You see lots of people making posts that G.I. Joe would make tons of money if it returned to retail. Except, Hasbro is too "scared" to bring it back. The implication is that G.I. Joe would draw the ire of a small group of vocal people and that alone is reason enough for Hasbro to abandon the property. I have several issues with this idea.
The first is that G.I. Joe had "protests" back in the '80's. They've always been around and have never really been credible.
Second, Hasbro has tried to revive G.I. Joe 4 times since the original line was cancelled. (And, that's not counting the collector-geared 1997 and 1998 releases.)
- 2000 brought Joe to retail where it had great initial success. But, bad case assortments doomed it in 2001.
- But, this lead to the real renaissance of the G.I. Joe brand that started in 2002. 2002 Joes were everywhere. By the end of 2003, Hasbro couldn't keep Joe on retail shelves. But, things petered out in 2004 and the line was cancelled by 2005.
- The 25th Anniversary figures started in 2007. These succeeded in finding a smattering of adult toy buyers who had ignored the previous Joe releases. But, the figures sold in substantially smaller numbers than the 2002-2004 line and, again, lost retail steam.
- Finally, Hasbro tried the movies. The two Joe movies were forgettable devices with banal designs. The toys flopped and never found a retail audience that could sustain them beyond the pre-release hype.
Third, collectors often have a warped view of what makes something successful. We think that because we bought toys in the '80's due to a cartoon, or whatever, that kids today should too. It's an idea that's born of the fact that if younger people don't like something or behave a different way, that's an indictment of how we lived in the '80's. It's not. People constantly evolve and the world we live in now is vastly different from the 1980's. Economics, demographics, technology, population density, retail environment and general approaches to parenting have drastically changed in 30 years. Pretending that a toy line can achieve similar success to what it saw 30 years ago is simply misguided. And, to think that doing things the same way there were done in the past would work simply because it's not being done now also showcases naivete.
Finally, it simply makes no sense that a publicly traded corporation would deliberately not release a property they thought that would be profitable because of: "SJW's", "millenials", "political-correctness", "protests" or any other reason that fits into some persecuted world view. If Hasbro thought for one second they could make money on Joe, Joe toys would be sold at retail right now.
Hasbro's internal product staff are compensated by selling toys. A hit could be a career maker and even a surprise profit could get a person substantial bonuses. Again, if these people (who have access to excellent market data and other resources) aren't willing to put their neck out for Joe, that tells you the market simply won't support the line.
I have young kids. They are about the age when I first found action figures and started a life long love of playing with and collecting them. My kids don't care. They think old G.I. Joe or Star Wars toys are neat. But, that's not what they want to do.
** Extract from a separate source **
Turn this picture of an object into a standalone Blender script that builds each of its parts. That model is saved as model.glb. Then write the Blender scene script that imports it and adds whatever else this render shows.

My kids and, by observation, their friends would rather play games or sports than with toys. My boys play with some old Star Wars stuff that I have around. But, that lasts for a few minutes before they turn to any of the myriad of other options they have available to them.
It's funny when you look at the toys of the 1950's. Kids who grew up in the '80's had no interest in those. And, the way toys were marketed to kids in the 1980's was drastically different than the '50's. Yet, here in the 2010's, we feel that everything should be exactly as it was in the '80's. And, maybe those born in the 50's felt the same way in the '80's. They just didn't have Facebook to gripe about it.
Joe has had an incredible retail run. The fact that there's a vibrant community nearly 40 years after the line's original release is a testament to that. But, the era of the action figure is coming to an end. You can find plenty of charts and graphs online that show how interest in the format is sliding and how kids today aren't connecting with the medium in the same way that we did. Again, though, that's not bad. It's just different. As collectors, we have decades worth of stuff to track down. Sure, it could be nice to see one final retail run full of all the stuff that we've wanted since we were kids. But, it would take a miracle for that to occur. We can be grateful for what we've seen. But, we also need to be realistic about why Joe (and toys in general) are handled the way they are today.